Building Charleston:
Town and Society in the Eighteenth-Century British Atlantic
World |
| |
| Emma Hart |
| 272 pages, 6 x 9 |
| 4 b&w illustrations, 3 maps, 1 graph, 9 tables |
| Cloth ISBN 978-0-8139-2867-8 $45.00 |
| December 2009 |
 |
In the colonial era, Charleston, South Carolina, was the largest
city in the American South. From 1700 to 1775 its growth rate
was exceeded in the New World only by that of Philadelphia. The
first comprehensive study of this crucial colonial center, Building
Charleston charts the rise of one of early America's great cities,
revealing its importance to the evolution of both South Carolina
and the British Atlantic world during the eighteenth century.

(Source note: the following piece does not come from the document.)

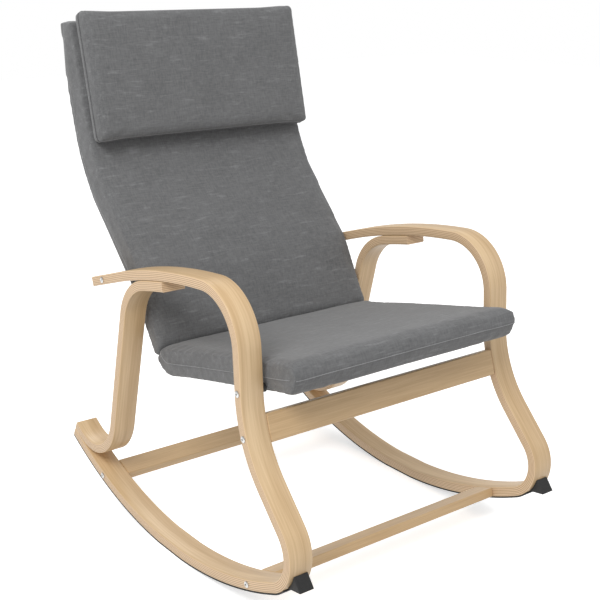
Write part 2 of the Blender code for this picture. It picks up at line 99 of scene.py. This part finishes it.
# Wood rails inside the upholstery, which the cushions stand for
SEAT_RAILS = ["seat_front_rail", "seat_rear_rail"]
LONG_RAILS = ["seat_side_rail_left", "seat_side_rail_right", "back_top_rail"]

# Seams: radius of the thread and the piping, and how far each seam lies from its cushion's underside
STITCH = 0.0008
PIPING = 0.0014
SEAT_SEAM_UP = 0.026
BACK_SEAM_IN = 0.018
SEAM_REACH = 0.020
SEAM_STEP = 0.010
HALF_SEAM_COUNT = 26
PIPING_COUNT = 40

# Bolt heads
HEAD_HEIGHT = 0.0022
DOME = 0.0012
CROWN = 0.0003
SHANK_RADIUS = 0.0028
SOCKET_DEPTH = 0.0018
SOCKET_SHARE = 0.42
BOLT_SIDES = 24

# Camera
TARGET = Vector((0.0, -0.0245, 0.4511))
AZIMUTH_DEG = -37.092
ELEVATION_DEG = 16.781
DISTANCE = 2.199
LENS = 66.2

# Light: each lamp's name, place, size and power
LAMPS = [("key", (-2.2, -1.2, 2.8), 1.6, 62), ("fill", (2.6, -1.6, 1.8), 2.5, 10),
         ("back", (0.6, 2.6, 2.6), 2.0, 24)]
SKY_LIGHT = 0.62
FLOOR_GLOW = 0.56
FLOOR_REACH = 9


# Materials
def new_material(name, roughness):
    material = bpy.data.materials.new(name)
    material.use_nodes = True
    shader = material.node_tree.nodes["Principled BSDF"]
    shader.inputs["Roughness"].default_value = roughness
    return material, shader


def node(material, kind, **values):
    made = material.node_tree.nodes.new(kind)
    for key, value in values.items():
        made.inputs[key.replace("_", " ")].default_value = value
    return made


def link(material, start, end):
    material.node_tree.links.new(start, end)


def coordinates(material, source, scale):
    """Texture coordinates in metres times scale; source is 'Object' or a UV map's name."""
    if source == "Object":
        start = node(material, "ShaderNodeTexCoord").outputs["Object"]
    else:
        uv = node(material, "ShaderNodeUVMap")
        uv.uv_map = source
        start = uv.outputs["UV"]
    mapping = node(material, "ShaderNodeMapping", Scale=scale)
    link(material, start, mapping.inputs["Vector"])
    return mapping.outputs["Vector"]


def noise(material, source, scale, detail=4.0):
    made = node(material, "ShaderNodeTexNoise", Scale=1.0, Detail=detail, Roughness=0.6)
    link(material, coordinates(material, source, scale), made.inputs["Vector"])
    return made.outputs["Fac"]


def ramp(material, value, stops):
    made = node(material, "ShaderNodeValToRGB")
    elements = made.color_ramp.elements
    while len(elements) < len(stops):
        elements.new(0.5)
    for element, (place, colour) in zip(elements, stops):
        element.position = place
        element.color = (*colour, 1.0)
    link(material, value, made.inputs["Fac"])
    return made.outputs["Color"]


def mix(material, kind, amount, first, second):
    made = node(material, "ShaderNodeMixRGB")
    made.blend_type = kind
    made.inputs["Fac"].default_value = amount
    link(material, first, made.inputs["Color1"])
    link(material, second, made.inputs["Color2"])
    return made.outputs["Color"]


def bump(material, shader, height, strength, distance):
    made = node(material, "ShaderNodeBump", Strength=strength, Distance=distance)
    link(material, height, made.inputs["Height"])
    link(material, made.outputs["Normal"], shader.inputs["Normal"])


def wood(name, source, fine, broad, light, dark):
    """Lacquered pale wood: fine pores along the grain, over slow bands of colour."""
    material, shader = new_material(name, 0.42)
    shader.inputs["Coat Weight"].default_value = 0.12
    shader.inputs["Coat Roughness"].default_value = 0.3
    pores = noise(material, source, fine)
    tone = ramp(material, noise(material, source, broad, 3.0), [(0.32, dark), (0.68, light)])
    fleck = ramp(material, pores, [(0.35, (0.84, 0.80, 0.74)), (0.62, (1.0, 1.0, 1.0))])
    link(material, mix(material, "MULTIPLY", 0.75, tone, fleck), shader.inputs["Base Color"])
    bump(material, shader, pores, 0.12, 0.0004)
    return material


def laminated_edge():
    """The strip's cut side: thin plies, turn about, with faint glue lines."""
    material, shader = new_material("birch_edge", 0.5)
    wave = node(material, "ShaderNodeTexWave", Scale=1.0, Distortion=0.6, Detail=2.0)
    wave.bands_direction = "Y"
    period = 2 * math.pi / 20
    step = period * PLIES / STRIP_THICKNESS
    link(material, coordinates(material, "grain", (3.0, step, 1.0)), wave.inputs["Vector"])
    plies = ramp(material, wave.outputs["Fac"], [(0.05, (0.42, 0.25, 0.13)), (0.35, (0.80, 0.59, 0.38))])
    streak = ramp(material, noise(material, "grain", (14.0, 900.0, 1.0)),
                  [(0.3, (0.86, 0.84, 0.80)), (0.7, (1.0, 1.0, 1.0))])
    link(material, mix(material, "MULTIPLY", 0.6, plies, streak), shader.inputs["Base Color"])
    bump(material, shader, wave.outputs["Fac"], 0.1, 0.0003)
    return material


def fabric(name, dark, light):
    """Plain-woven heather cloth, with slubs along both threads."""
    material, shader = new_material(name, 0.92)
    shader.inputs["Sheen Weight"].default_value = 0.25
    shader.inputs["Sheen Roughness"].default_value = 0.5
    weft = noise(material, "Object", (60.0, 420.0, 420.0))
    warp = noise(material, "Object", (420.0, 80.0, 80.0))
    cloud = noise(material, "Object", (14.0, 14.0, 14.0), 3.0)
    slub = noise(material, "Object", (22.0, 130.0, 130.0), 2.0)
    middle = tuple((a + b) / 2 for a, b in zip(dark, light))
    threads = mix(material, "MIX", 0.5, ramp(material, weft, [(0.3, dark), (0.7, light)]),
                  ramp(material, warp, [(0.3, dark), (0.7, light)]))
    patches = ramp(material, cloud, [(0.3, dark), (0.7, middle)])
    marks = ramp(material, slub, [(0.58, (1.0, 1.0, 1.0)), (0.74, (1.35, 1.35, 1.35))])
    cloth = mix(material, "MIX", 0.3, threads, patches)
    link(material, mix(material, "MULTIPLY", 1.0, cloth, marks), shader.inputs["Base Color"])
    bump(material, shader, threads, 0.35, 0.0008)
    return material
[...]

In many of the southern colonies, plantation agriculture was
the sole source of prosperity, shaping the destiny of nearly all
inhabitants, both free and enslaved. The insistence of South Carolina's
founders on the creation of towns, however, meant that this colony,
unlike its counterparts, would also be shaped by the imperatives
of urban society. In this respect, South Carolina followed developments
in the rest of the eighteenth-century British Atlantic world,
where towns were growing rapidly in size and influence.
At the vanguard of change, burgeoning urban spaces across the
British Atlantic ushered in industrial development, consumerism,
social restructuring, and a new era in political life. Charleston
proved no less an engine of change for the colonial Low Country,
promoting early industrialization, forging an ambitious middle
class, a consumer society, and a vigorous political scene.
Bringing these previously neglected aspects of early South Carolinian
society to our attention, Emma Hart challenges the popular image
of the prerevolutionary South as a society completely shaped by
staple agriculture. Moreover, Building Charleston places
the colonial American town, for the first time, at the very heart
of a transatlantic process of urban development.
Emma Hart is Lecturer in the Department
of Modern History at the University of St. Andrews, Scotland.